Nobody takes more can’t-win cases than windmill-tilter Ben Kincaid. So why won’t he touch this one?
All Ben’s friends are mystified. Not only is the case impossible, but there’s no money in it—attributes that in the past have proved catnip to the quixotic Tulsa lawyer (Criminal Intent, 2002, etc.). The defendant is a 17-year-old horror only a mother could love. John Christensen is the son of engaging widow Ellen Christensen, once the girlfriend of . . . but that would be telling. Unlovely John stands accused of beating to death decent, likeable Tony Barovick for the crime of being gay.
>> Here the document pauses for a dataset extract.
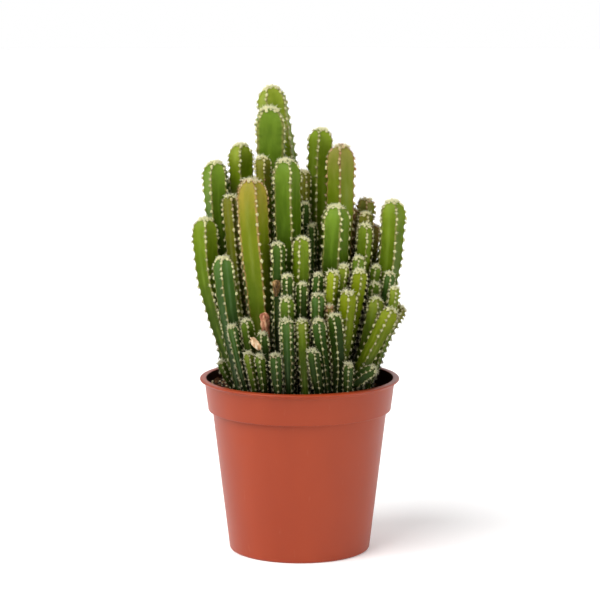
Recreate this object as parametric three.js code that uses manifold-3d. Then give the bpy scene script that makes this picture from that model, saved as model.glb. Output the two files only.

Insisting that he’s innocent of homicide, Johnny cops to the beating (“Why does everyone care so much about a goddamned fag?”), acknowledges that he stabbed the victim 12 times and broke both his knees, but swears Tony was still alive when he left him bloody and beaten. Reluctantly, Christina McCall, Ben’s partner, agrees to handle the defense alone. She’s smart, inexperienced, and painfully aware of the empty adjoining chair. To gain Ben’s help, however, she must first solve the mystery of his uncharacteristic behavior. Once she does, Ben joins the defense. They’re splendid together, of course, but the prosecution’s airtight case will take a miracle to defeat. So, bring on that staple of Bernhardt plotting, the deus ex machina.
Lively courtroom scenes, as usual, but the rest is midgrade pulp.